### WHAT TO WORK ON
From the entries below, pull out each line where "node" appears.

--- Begin STORED RECORDS ---

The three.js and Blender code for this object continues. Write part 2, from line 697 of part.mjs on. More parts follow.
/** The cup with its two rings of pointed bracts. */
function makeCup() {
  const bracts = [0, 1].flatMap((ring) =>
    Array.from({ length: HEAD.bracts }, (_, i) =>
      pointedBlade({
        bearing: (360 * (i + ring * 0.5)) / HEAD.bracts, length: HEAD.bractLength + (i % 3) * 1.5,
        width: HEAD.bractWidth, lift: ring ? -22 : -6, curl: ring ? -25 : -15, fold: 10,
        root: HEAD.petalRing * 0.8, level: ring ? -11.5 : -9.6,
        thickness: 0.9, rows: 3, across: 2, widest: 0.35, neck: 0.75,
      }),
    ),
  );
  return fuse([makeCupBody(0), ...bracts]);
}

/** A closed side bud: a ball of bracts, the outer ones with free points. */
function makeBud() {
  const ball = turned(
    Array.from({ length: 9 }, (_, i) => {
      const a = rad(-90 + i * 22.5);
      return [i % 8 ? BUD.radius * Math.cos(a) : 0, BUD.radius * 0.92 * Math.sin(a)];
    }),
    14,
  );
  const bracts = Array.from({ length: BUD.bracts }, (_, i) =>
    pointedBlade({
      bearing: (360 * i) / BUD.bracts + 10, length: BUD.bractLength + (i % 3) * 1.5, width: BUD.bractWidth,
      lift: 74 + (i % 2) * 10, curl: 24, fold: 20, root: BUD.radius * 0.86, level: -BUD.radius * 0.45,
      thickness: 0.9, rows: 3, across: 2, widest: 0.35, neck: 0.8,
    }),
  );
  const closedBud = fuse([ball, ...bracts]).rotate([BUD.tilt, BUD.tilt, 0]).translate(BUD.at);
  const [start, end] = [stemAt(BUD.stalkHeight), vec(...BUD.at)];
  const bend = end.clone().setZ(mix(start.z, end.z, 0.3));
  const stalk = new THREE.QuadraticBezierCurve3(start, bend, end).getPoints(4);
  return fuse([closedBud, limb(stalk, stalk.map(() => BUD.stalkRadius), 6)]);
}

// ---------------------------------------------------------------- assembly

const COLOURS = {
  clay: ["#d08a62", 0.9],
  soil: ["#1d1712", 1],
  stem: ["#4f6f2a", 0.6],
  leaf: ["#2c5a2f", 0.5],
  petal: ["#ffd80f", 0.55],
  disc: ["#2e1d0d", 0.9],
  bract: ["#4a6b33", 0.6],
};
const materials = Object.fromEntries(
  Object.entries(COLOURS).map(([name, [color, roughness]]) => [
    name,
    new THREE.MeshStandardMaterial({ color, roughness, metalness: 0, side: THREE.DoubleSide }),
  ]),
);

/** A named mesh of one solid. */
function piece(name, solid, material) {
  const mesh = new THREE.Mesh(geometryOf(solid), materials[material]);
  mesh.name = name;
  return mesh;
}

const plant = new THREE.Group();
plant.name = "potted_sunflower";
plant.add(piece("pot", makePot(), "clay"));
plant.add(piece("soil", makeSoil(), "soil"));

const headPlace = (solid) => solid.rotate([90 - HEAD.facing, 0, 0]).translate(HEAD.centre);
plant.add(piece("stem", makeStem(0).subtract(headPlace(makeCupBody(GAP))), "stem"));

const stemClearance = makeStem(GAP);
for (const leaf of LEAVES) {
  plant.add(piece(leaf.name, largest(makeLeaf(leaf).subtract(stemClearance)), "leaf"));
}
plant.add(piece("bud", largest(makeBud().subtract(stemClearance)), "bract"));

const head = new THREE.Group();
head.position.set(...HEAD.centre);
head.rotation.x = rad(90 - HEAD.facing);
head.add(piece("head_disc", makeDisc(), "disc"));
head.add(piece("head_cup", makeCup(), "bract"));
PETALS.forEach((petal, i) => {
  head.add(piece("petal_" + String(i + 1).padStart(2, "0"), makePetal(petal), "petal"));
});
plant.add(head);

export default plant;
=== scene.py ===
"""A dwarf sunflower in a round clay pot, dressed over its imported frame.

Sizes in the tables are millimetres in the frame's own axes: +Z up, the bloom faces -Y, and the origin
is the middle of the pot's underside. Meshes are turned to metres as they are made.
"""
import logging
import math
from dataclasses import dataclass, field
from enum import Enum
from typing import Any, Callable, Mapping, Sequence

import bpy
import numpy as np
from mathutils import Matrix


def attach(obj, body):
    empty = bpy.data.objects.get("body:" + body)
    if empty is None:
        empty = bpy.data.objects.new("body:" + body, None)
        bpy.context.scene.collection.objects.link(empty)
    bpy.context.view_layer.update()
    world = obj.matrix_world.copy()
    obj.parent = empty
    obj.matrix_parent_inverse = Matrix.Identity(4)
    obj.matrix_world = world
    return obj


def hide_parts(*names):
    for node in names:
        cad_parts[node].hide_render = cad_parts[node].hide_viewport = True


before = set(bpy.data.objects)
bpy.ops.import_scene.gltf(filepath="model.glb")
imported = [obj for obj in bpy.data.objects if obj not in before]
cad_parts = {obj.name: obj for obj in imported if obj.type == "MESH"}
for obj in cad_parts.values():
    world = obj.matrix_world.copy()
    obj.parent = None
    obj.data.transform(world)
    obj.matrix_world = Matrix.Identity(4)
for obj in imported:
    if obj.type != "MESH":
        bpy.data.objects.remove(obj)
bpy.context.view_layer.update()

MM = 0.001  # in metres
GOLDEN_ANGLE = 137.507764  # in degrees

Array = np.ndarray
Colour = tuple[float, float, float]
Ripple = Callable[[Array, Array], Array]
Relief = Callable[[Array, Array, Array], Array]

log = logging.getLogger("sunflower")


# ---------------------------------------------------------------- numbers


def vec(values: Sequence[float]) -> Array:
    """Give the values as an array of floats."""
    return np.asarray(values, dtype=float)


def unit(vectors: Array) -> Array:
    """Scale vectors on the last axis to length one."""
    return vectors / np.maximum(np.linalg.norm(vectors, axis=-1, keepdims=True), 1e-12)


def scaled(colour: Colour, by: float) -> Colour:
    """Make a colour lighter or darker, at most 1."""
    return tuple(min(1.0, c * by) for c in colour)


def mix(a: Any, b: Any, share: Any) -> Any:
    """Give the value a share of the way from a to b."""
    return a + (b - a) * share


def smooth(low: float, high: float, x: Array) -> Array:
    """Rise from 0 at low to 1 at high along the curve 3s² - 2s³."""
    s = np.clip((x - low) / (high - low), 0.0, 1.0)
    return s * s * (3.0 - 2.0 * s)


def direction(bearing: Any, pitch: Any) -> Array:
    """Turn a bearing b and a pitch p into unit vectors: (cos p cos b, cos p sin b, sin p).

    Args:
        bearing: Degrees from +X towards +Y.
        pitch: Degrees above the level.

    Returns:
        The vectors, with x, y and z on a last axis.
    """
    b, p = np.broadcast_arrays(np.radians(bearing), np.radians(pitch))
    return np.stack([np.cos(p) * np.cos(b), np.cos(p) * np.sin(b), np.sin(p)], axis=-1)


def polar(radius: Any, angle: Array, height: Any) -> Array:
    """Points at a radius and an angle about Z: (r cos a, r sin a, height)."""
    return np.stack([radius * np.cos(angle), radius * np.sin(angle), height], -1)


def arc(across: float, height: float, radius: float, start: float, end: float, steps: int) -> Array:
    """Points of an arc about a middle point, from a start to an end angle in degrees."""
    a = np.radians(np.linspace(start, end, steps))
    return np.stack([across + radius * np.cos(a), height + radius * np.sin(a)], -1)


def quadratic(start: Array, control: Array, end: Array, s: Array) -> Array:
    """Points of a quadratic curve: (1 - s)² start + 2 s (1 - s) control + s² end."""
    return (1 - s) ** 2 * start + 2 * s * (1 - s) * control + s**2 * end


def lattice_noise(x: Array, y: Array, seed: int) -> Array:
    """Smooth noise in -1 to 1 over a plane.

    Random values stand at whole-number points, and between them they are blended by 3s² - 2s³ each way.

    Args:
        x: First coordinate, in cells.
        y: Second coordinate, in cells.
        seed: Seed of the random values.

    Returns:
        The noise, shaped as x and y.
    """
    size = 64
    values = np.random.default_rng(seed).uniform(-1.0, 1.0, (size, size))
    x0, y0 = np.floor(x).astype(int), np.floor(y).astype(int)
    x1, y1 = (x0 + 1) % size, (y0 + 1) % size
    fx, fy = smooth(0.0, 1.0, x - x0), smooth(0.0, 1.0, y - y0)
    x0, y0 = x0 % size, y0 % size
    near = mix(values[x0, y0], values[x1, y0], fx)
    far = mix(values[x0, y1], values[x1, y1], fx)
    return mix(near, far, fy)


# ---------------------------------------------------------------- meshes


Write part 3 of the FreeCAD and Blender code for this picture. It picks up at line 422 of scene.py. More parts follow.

--- End STORED RECORDS ---

### THE REPLY
    for node in names:
        cad_parts[node].hide_render = cad_parts[node].hide_viewport = True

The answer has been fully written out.